**Exercise details:** Set down the full listing exactly as given. Any pictures are to be left out.

** Start of Records shown **

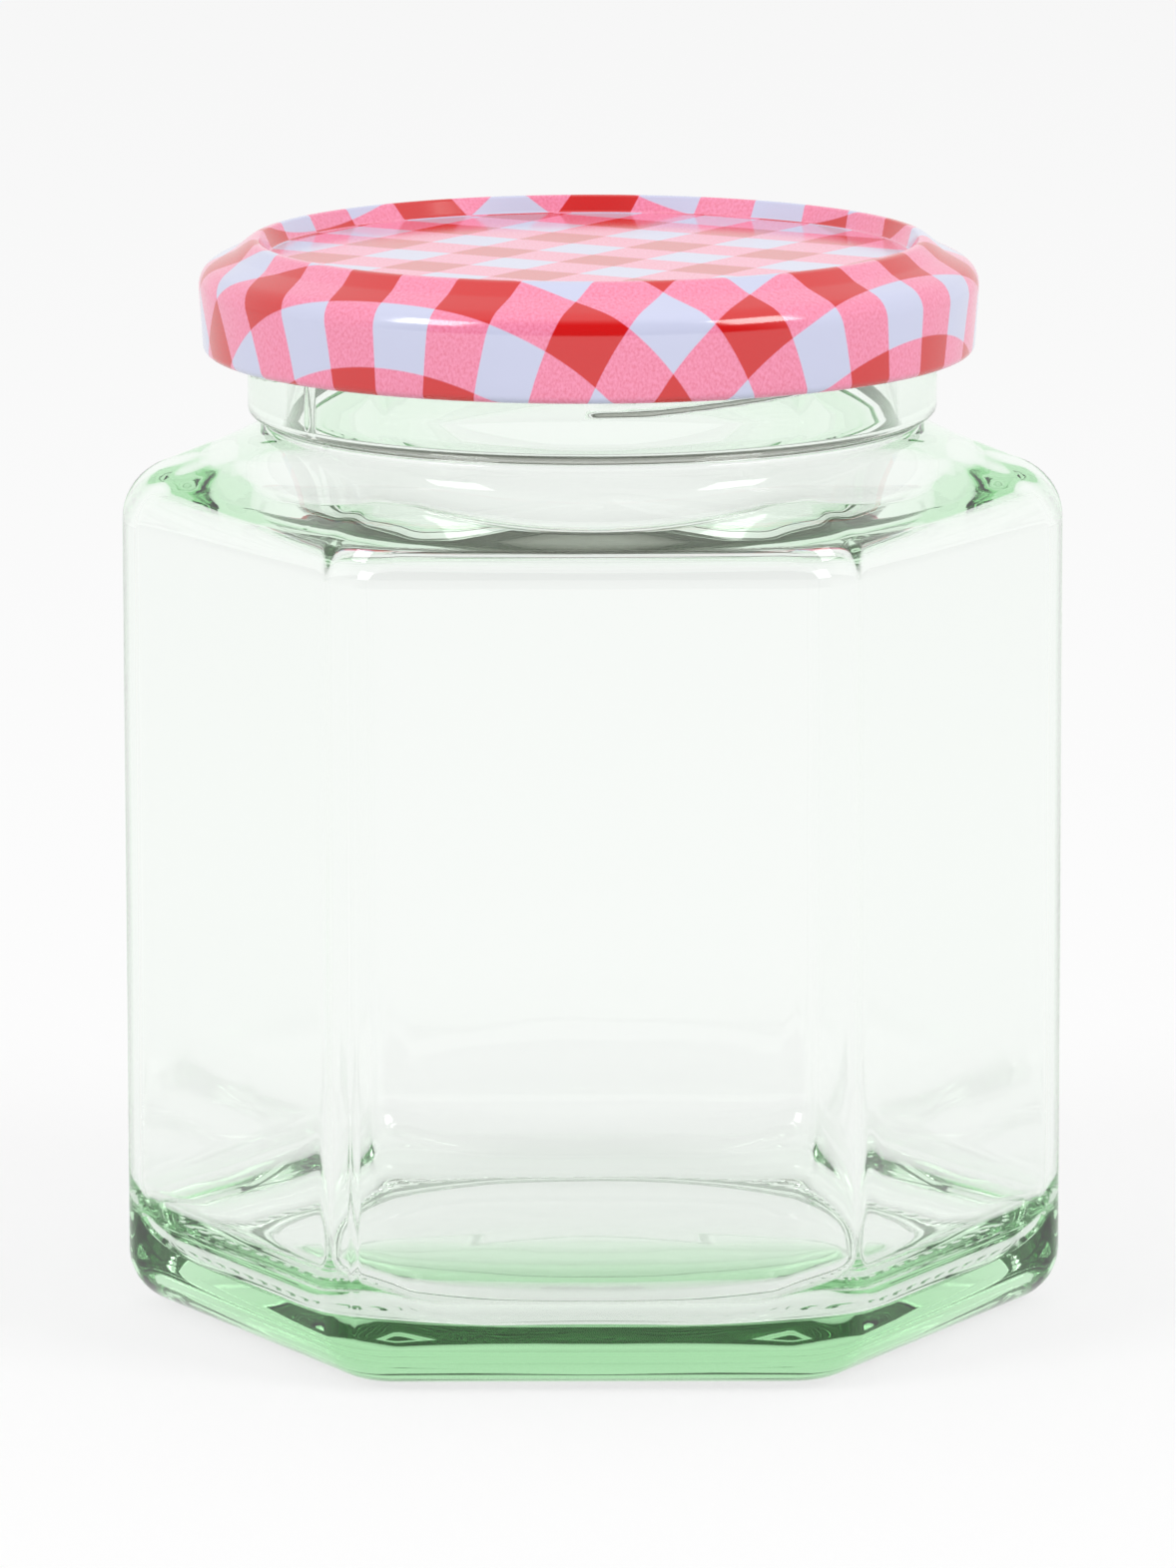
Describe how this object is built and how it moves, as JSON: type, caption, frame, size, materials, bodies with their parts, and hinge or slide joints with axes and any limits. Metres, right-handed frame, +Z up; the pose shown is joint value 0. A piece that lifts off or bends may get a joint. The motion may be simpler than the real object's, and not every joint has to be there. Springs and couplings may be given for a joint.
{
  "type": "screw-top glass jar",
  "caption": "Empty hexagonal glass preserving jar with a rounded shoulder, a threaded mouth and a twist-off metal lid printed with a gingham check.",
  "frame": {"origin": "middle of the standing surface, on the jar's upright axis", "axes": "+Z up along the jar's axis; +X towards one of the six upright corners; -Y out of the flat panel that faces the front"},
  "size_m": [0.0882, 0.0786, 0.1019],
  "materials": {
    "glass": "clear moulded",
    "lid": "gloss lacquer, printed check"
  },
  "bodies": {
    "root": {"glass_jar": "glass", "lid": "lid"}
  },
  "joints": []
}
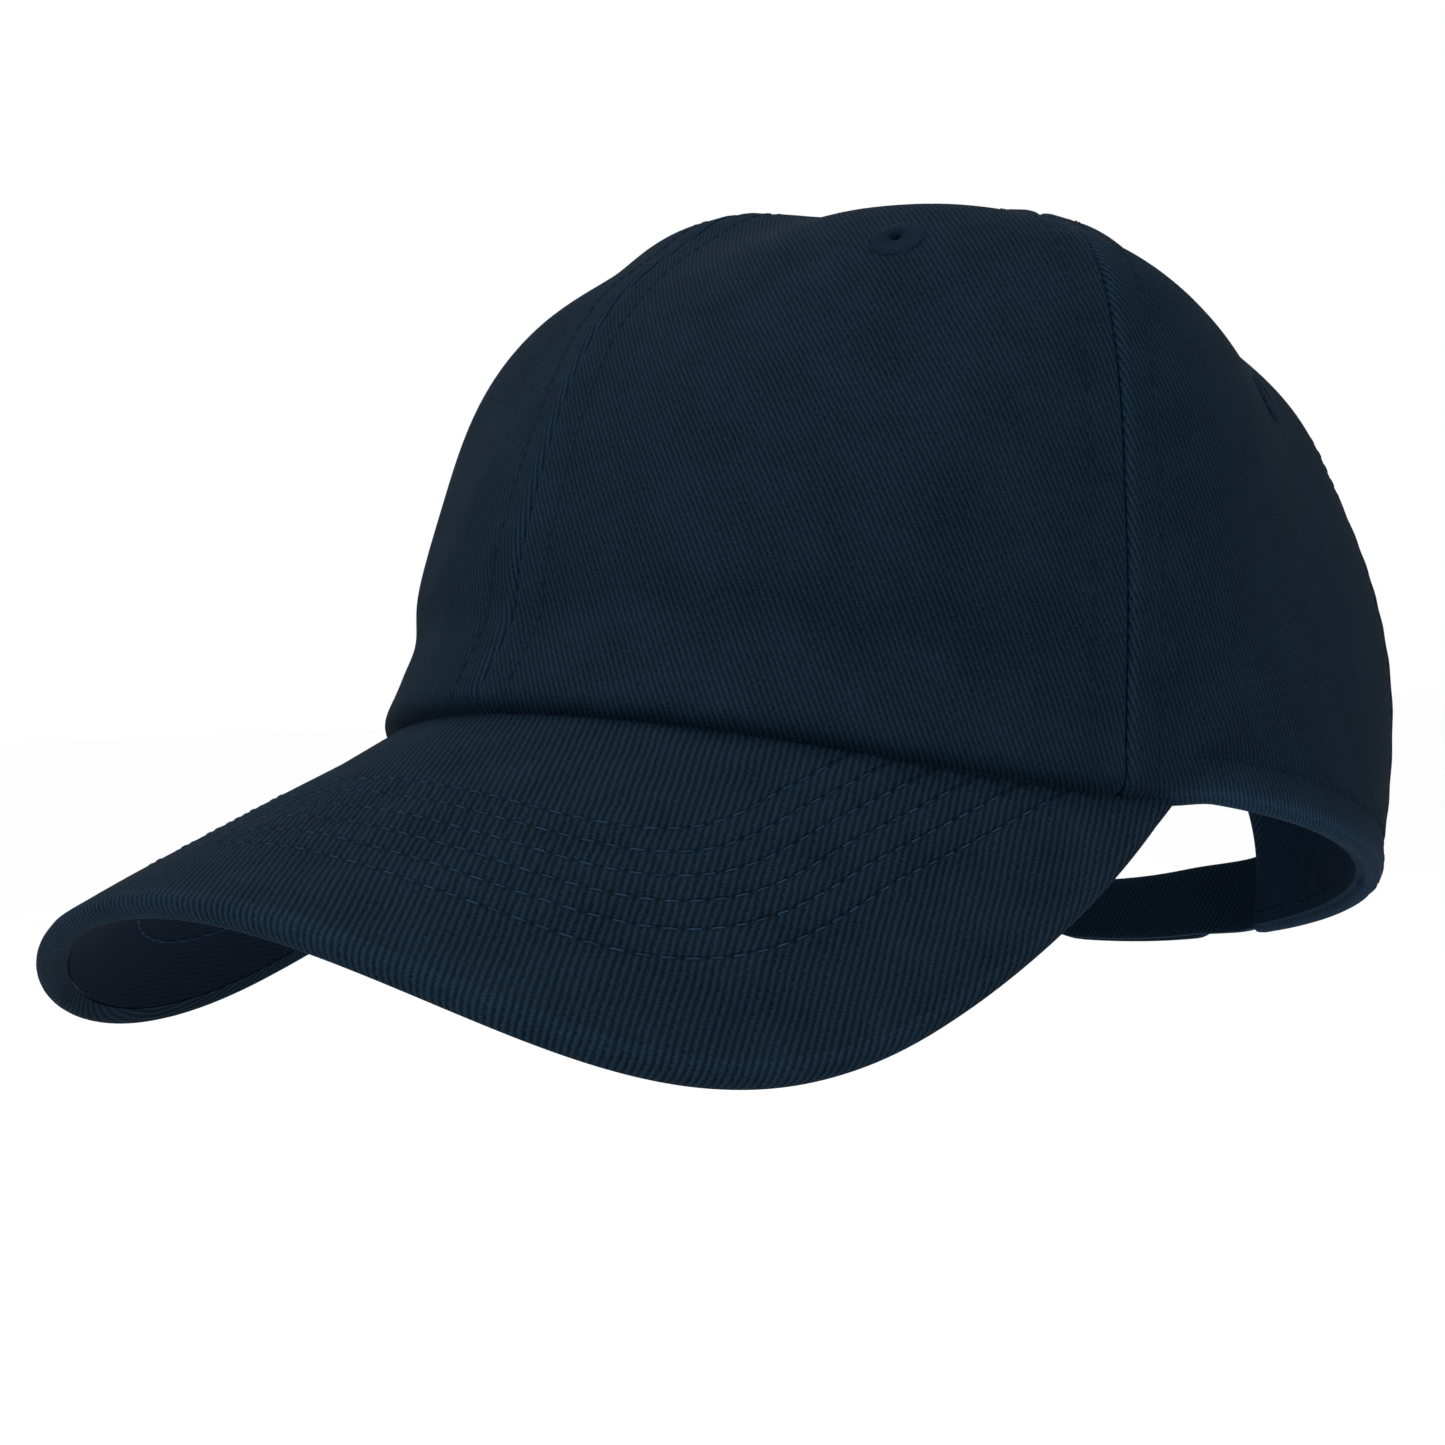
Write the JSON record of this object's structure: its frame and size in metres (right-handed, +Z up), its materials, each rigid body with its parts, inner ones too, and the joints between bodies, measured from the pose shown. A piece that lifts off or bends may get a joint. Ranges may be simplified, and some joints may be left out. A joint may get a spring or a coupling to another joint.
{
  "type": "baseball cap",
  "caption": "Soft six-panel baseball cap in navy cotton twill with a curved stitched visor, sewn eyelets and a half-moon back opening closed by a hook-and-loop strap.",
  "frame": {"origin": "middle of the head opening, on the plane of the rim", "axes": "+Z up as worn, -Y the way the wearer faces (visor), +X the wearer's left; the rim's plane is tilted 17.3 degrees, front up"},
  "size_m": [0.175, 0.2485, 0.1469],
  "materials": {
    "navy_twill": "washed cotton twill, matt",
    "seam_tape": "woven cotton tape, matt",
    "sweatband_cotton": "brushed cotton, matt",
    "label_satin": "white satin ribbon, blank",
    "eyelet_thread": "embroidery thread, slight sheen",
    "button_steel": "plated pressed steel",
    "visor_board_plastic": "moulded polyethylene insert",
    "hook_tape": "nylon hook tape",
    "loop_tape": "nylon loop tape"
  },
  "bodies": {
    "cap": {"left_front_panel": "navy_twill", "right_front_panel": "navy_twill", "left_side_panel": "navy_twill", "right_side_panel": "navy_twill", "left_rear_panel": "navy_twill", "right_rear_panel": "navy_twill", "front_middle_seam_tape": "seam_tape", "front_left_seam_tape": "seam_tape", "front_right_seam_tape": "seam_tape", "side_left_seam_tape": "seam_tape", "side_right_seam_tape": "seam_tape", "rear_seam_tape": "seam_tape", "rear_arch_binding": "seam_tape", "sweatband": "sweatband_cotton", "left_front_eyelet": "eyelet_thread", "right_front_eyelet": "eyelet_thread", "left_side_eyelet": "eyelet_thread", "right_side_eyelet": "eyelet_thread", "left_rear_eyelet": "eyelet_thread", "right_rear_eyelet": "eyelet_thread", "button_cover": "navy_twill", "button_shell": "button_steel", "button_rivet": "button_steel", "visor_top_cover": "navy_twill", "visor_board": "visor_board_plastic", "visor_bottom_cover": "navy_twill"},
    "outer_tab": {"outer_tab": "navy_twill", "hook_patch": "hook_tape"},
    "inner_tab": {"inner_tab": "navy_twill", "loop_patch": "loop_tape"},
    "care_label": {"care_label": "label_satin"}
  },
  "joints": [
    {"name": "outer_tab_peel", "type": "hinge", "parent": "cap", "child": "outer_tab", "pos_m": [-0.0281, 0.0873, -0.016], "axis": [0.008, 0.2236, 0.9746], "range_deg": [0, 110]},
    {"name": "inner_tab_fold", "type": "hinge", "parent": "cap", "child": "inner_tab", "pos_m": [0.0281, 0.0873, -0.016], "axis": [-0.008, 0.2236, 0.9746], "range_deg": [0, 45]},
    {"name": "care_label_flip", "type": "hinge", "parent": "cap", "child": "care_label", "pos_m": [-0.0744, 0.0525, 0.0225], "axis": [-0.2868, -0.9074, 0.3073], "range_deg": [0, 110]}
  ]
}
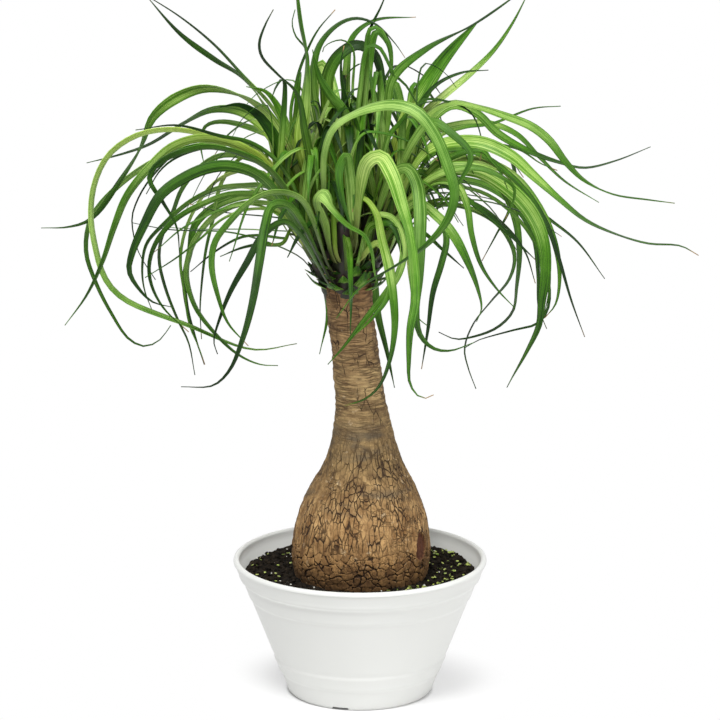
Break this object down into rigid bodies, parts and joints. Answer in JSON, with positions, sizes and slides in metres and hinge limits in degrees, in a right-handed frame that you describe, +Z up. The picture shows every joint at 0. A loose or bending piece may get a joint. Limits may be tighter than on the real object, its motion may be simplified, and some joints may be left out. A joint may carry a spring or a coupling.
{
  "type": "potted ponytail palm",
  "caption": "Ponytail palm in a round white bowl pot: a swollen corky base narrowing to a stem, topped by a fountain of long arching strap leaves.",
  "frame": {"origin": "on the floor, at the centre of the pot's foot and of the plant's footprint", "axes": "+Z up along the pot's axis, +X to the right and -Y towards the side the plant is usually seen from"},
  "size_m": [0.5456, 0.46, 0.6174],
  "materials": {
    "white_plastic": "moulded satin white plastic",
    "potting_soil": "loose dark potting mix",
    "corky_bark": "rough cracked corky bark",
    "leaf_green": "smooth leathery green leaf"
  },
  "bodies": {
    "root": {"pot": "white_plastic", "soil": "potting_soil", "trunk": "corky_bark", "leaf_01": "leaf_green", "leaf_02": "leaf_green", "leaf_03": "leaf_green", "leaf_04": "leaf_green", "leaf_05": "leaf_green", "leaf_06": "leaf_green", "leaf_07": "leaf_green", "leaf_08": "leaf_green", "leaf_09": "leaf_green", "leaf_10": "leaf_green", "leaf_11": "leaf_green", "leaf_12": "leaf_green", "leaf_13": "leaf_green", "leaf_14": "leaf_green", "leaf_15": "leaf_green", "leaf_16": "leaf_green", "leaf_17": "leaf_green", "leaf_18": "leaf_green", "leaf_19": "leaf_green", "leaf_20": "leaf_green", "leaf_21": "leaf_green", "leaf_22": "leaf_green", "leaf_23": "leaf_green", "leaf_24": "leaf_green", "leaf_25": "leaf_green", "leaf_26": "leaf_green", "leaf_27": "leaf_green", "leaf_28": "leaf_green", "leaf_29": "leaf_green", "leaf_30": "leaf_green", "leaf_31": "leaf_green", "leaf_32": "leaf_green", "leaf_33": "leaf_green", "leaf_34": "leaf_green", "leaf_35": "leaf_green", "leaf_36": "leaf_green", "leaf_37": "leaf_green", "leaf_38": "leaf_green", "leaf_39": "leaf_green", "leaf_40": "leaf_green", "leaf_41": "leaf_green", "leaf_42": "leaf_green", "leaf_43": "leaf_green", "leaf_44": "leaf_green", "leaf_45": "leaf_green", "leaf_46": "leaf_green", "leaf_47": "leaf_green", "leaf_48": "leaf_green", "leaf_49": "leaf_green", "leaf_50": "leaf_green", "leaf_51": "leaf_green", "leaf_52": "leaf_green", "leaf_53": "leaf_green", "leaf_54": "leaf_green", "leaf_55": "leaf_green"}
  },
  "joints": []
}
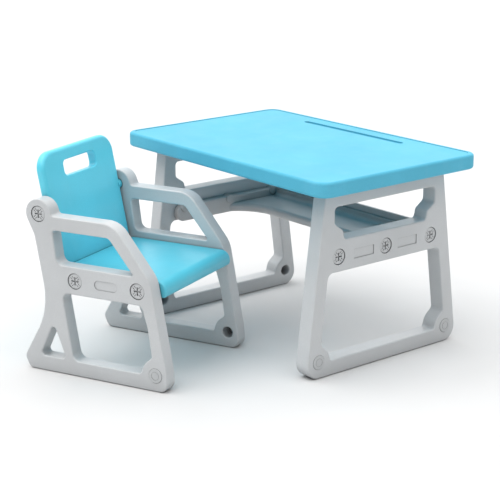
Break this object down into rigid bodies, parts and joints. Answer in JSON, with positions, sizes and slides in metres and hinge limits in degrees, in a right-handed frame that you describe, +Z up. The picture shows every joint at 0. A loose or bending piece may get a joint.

** End of Records shown **

**Task answer:**
Describe how this object is built and how it moves, as JSON: type, caption, frame, size, materials, bodies with their parts, and hinge or slide joints with axes and any limits. Metres, right-handed frame, +Z up; the pose shown is joint value 0. A piece that lifts off or bends may get a joint. The motion may be simpler than the real object's, and not every joint has to be there. Springs and couplings may be given for a joint.
{
  "type": "screw-top glass jar",
  "caption": "Empty hexagonal glass preserving jar with a rounded shoulder, a threaded mouth and a twist-off metal lid printed with a gingham check.",
  "frame": {"origin": "middle of the standing surface, on the jar's upright axis", "axes": "+Z up along the jar's axis; +X towards one of the six upright corners; -Y out of the flat panel that faces the front"},
  "size_m": [0.0882, 0.0786, 0.1019],
  "materials": {
    "glass": "clear moulded",
    "lid": "gloss lacquer, printed check"
  },
  "bodies": {
    "root": {"glass_jar": "glass", "lid": "lid"}
  },
  "joints": []
}
Write the JSON record of this object's structure: its frame and size in metres (right-handed, +Z up), its materials, each rigid body with its parts, inner ones too, and the joints between bodies, measured from the pose shown. A piece that lifts off or bends may get a joint. Ranges may be simplified, and some joints may be left out. A joint may get a spring or a coupling to another joint.
{
  "type": "baseball cap",
  "caption": "Soft six-panel baseball cap in navy cotton twill with a curved stitched visor, sewn eyelets and a half-moon back opening closed by a hook-and-loop strap.",
  "frame": {"origin": "middle of the head opening, on the plane of the rim", "axes": "+Z up as worn, -Y the way the wearer faces (visor), +X the wearer's left; the rim's plane is tilted 17.3 degrees, front up"},
  "size_m": [0.175, 0.2485, 0.1469],
  "materials": {
    "navy_twill": "washed cotton twill, matt",
    "seam_tape": "woven cotton tape, matt",
    "sweatband_cotton": "brushed cotton, matt",
    "label_satin": "white satin ribbon, blank",
    "eyelet_thread": "embroidery thread, slight sheen",
    "button_steel": "plated pressed steel",
    "visor_board_plastic": "moulded polyethylene insert",
    "hook_tape": "nylon hook tape",
    "loop_tape": "nylon loop tape"
  },
  "bodies": {
    "cap": {"left_front_panel": "navy_twill", "right_front_panel": "navy_twill", "left_side_panel": "navy_twill", "right_side_panel": "navy_twill", "left_rear_panel": "navy_twill", "right_rear_panel": "navy_twill", "front_middle_seam_tape": "seam_tape", "front_left_seam_tape": "seam_tape", "front_right_seam_tape": "seam_tape", "side_left_seam_tape": "seam_tape", "side_right_seam_tape": "seam_tape", "rear_seam_tape": "seam_tape", "rear_arch_binding": "seam_tape", "sweatband": "sweatband_cotton", "left_front_eyelet": "eyelet_thread", "right_front_eyelet": "eyelet_thread", "left_side_eyelet": "eyelet_thread", "right_side_eyelet": "eyelet_thread", "left_rear_eyelet": "eyelet_thread", "right_rear_eyelet": "eyelet_thread", "button_cover": "navy_twill", "button_shell": "button_steel", "button_rivet": "button_steel", "visor_top_cover": "navy_twill", "visor_board": "visor_board_plastic", "visor_bottom_cover": "navy_twill"},
    "outer_tab": {"outer_tab": "navy_twill", "hook_patch": "hook_tape"},
    "inner_tab": {"inner_tab": "navy_twill", "loop_patch": "loop_tape"},
    "care_label": {"care_label": "label_satin"}
  },
  "joints": [
    {"name": "outer_tab_peel", "type": "hinge", "parent": "cap", "child": "outer_tab", "pos_m": [-0.0281, 0.0873, -0.016], "axis": [0.008, 0.2236, 0.9746], "range_deg": [0, 110]},
    {"name": "inner_tab_fold", "type": "hinge", "parent": "cap", "child": "inner_tab", "pos_m": [0.0281, 0.0873, -0.016], "axis": [-0.008, 0.2236, 0.9746], "range_deg": [0, 45]},
    {"name": "care_label_flip", "type": "hinge", "parent": "cap", "child": "care_label", "pos_m": [-0.0744, 0.0525, 0.0225], "axis": [-0.2868, -0.9074, 0.3073], "range_deg": [0, 110]}
  ]
}
Break this object down into rigid bodies, parts and joints. Answer in JSON, with positions, sizes and slides in metres and hinge limits in degrees, in a right-handed frame that you describe, +Z up. The picture shows every joint at 0. A loose or bending piece may get a joint. Limits may be tighter than on the real object, its motion may be simplified, and some joints may be left out. A joint may carry a spring or a coupling.
{
  "type": "potted ponytail palm",
  "caption": "Ponytail palm in a round white bowl pot: a swollen corky base narrowing to a stem, topped by a fountain of long arching strap leaves.",
  "frame": {"origin": "on the floor, at the centre of the pot's foot and of the plant's footprint", "axes": "+Z up along the pot's axis, +X to the right and -Y towards the side the plant is usually seen from"},
  "size_m": [0.5456, 0.46, 0.6174],
  "materials": {
    "white_plastic": "moulded satin white plastic",
    "potting_soil": "loose dark potting mix",
    "corky_bark": "rough cracked corky bark",
    "leaf_green": "smooth leathery green leaf"
  },
  "bodies": {
    "root": {"pot": "white_plastic", "soil": "potting_soil", "trunk": "corky_bark", "leaf_01": "leaf_green", "leaf_02": "leaf_green", "leaf_03": "leaf_green", "leaf_04": "leaf_green", "leaf_05": "leaf_green", "leaf_06": "leaf_green", "leaf_07": "leaf_green", "leaf_08": "leaf_green", "leaf_09": "leaf_green", "leaf_10": "leaf_green", "leaf_11": "leaf_green", "leaf_12": "leaf_green", "leaf_13": "leaf_green", "leaf_14": "leaf_green", "leaf_15": "leaf_green", "leaf_16": "leaf_green", "leaf_17": "leaf_green", "leaf_18": "leaf_green", "leaf_19": "leaf_green", "leaf_20": "leaf_green", "leaf_21": "leaf_green", "leaf_22": "leaf_green", "leaf_23": "leaf_green", "leaf_24": "leaf_green", "leaf_25": "leaf_green", "leaf_26": "leaf_green", "leaf_27": "leaf_green", "leaf_28": "leaf_green", "leaf_29": "leaf_green", "leaf_30": "leaf_green", "leaf_31": "leaf_green", "leaf_32": "leaf_green", "leaf_33": "leaf_green", "leaf_34": "leaf_green", "leaf_35": "leaf_green", "leaf_36": "leaf_green", "leaf_37": "leaf_green", "leaf_38": "leaf_green", "leaf_39": "leaf_green", "leaf_40": "leaf_green", "leaf_41": "leaf_green", "leaf_42": "leaf_green", "leaf_43": "leaf_green", "leaf_44": "leaf_green", "leaf_45": "leaf_green", "leaf_46": "leaf_green", "leaf_47": "leaf_green", "leaf_48": "leaf_green", "leaf_49": "leaf_green", "leaf_50": "leaf_green", "leaf_51": "leaf_green", "leaf_52": "leaf_green", "leaf_53": "leaf_green", "leaf_54": "leaf_green", "leaf_55": "leaf_green"}
  },
  "joints": []
}
Break this object down into rigid bodies, parts and joints. Answer in JSON, with positions, sizes and slides in metres and hinge limits in degrees, in a right-handed frame that you describe, +Z up. The picture shows every joint at 0. A loose or bending piece may get a joint.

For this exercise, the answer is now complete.